This weekend I finished up looking through primary documents and secondary research on my particular section, which is women’s relief efforts. I picked out a few more people to profile, collected more dates for the timeline, and found a few more buildings to possibly highlight on the Fredericksburg map. I also transcribed a few documents that hadn’t been transcribed by Dr. Hennessy, and I uploaded them to the website.

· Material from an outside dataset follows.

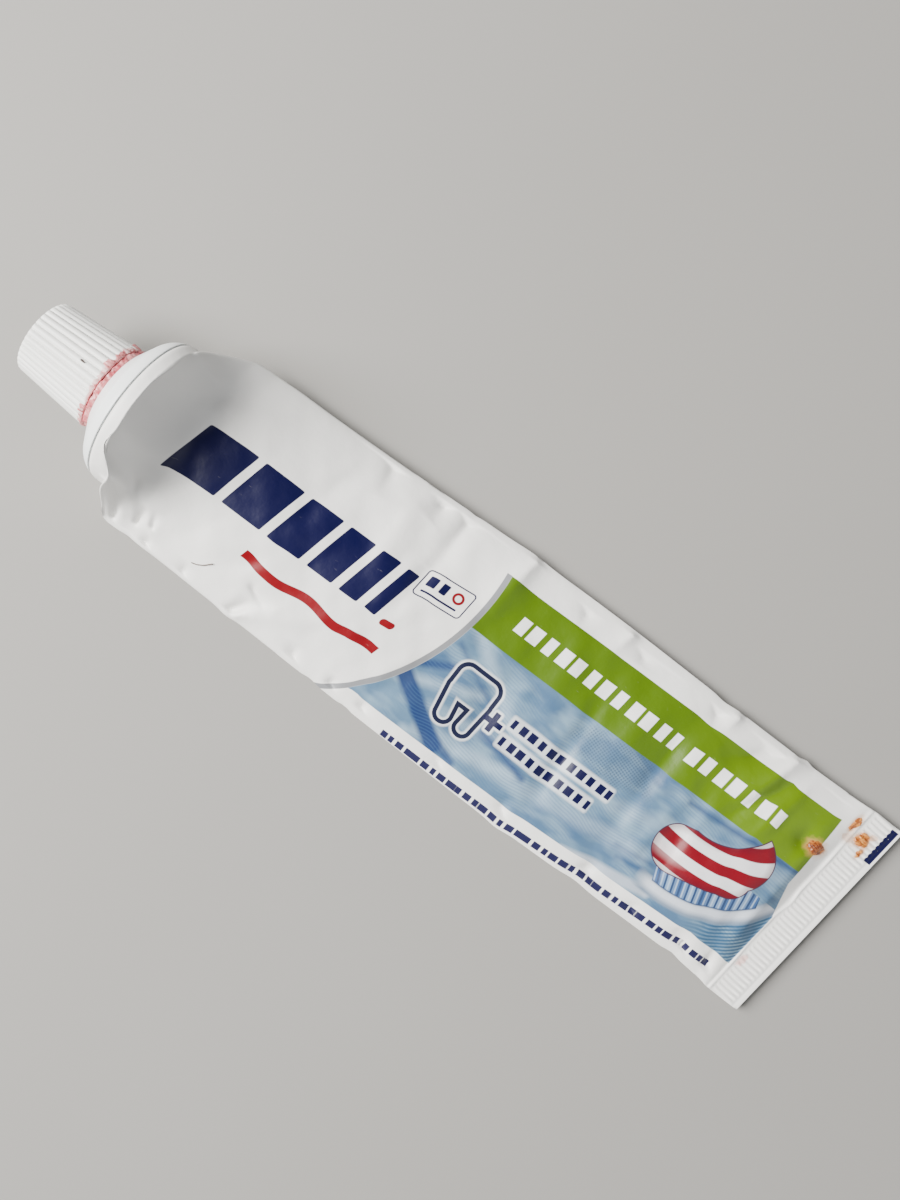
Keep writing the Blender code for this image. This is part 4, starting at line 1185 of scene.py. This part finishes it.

I was sort of putting off reading one primary source because I knew it wouldn’t be helpful, but I finally read it this weekend. In it, I came across the kind of thing that reminds me why I love history so much. In her autobiography, Half a Century, Jane Swisshelm wrote about her trip to Fredericksburg. Before she got here she came across Dorothea Dix, and Dix does not come off very good! She supposedly told Swisshelm, quite rudely, that Fredericksburg had already been organized by her and didn’t need anyone else. Swisshelm told Dix that she had friends in high places who would pretty much give her the what for if she didn’t back off. Swisshelm got to the city and saw that it was a mess. She came across one or two of Dix’s nurses and wrote that they weren’t very good at their jobs. So, basically Dorothea Dix, according to Jane Swisshelm, was an incompetent, dishonest harpy. Then again, Swisshelm doesn’t come off very well either. She’s very overdramatic and falsely modest. The source is generally useless for my purposes, considering it was written much later, but I got a kick out of it.

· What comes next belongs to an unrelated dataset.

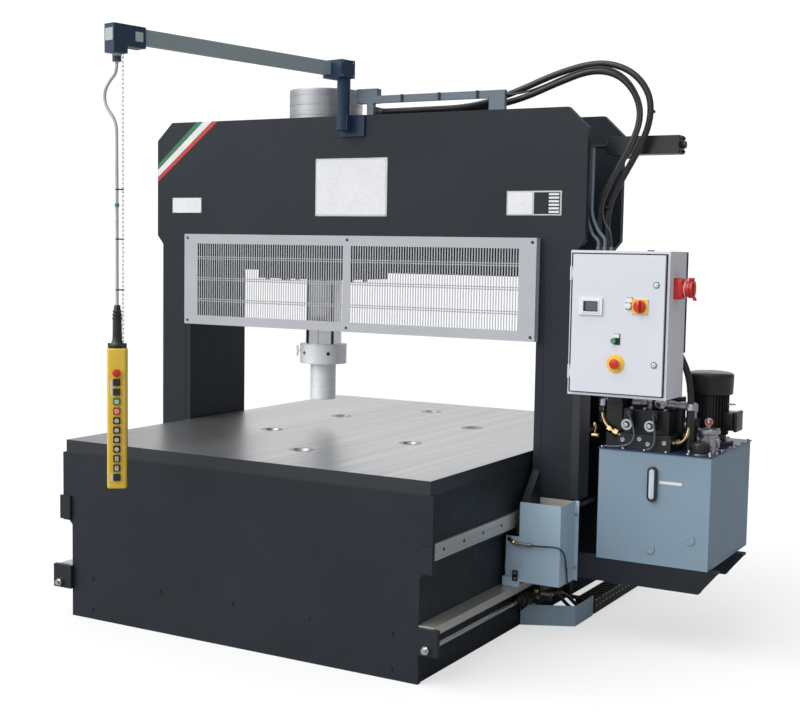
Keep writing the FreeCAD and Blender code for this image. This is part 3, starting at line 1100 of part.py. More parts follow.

In this corner, Dorothea Dix. In this corner, Jane Swisshelm. Let’s get ready to RUMBLE!
On another note of interest, at least for those Mary Washington folks, Julia Wheelock mentions that she and a few other women visited the Mary Washington Monument when they were here. Of course, her main thoughts are about Mary Washington being the mother of George, and she proceeds to wax poetic about him. You guys probably get a lot of that, huh?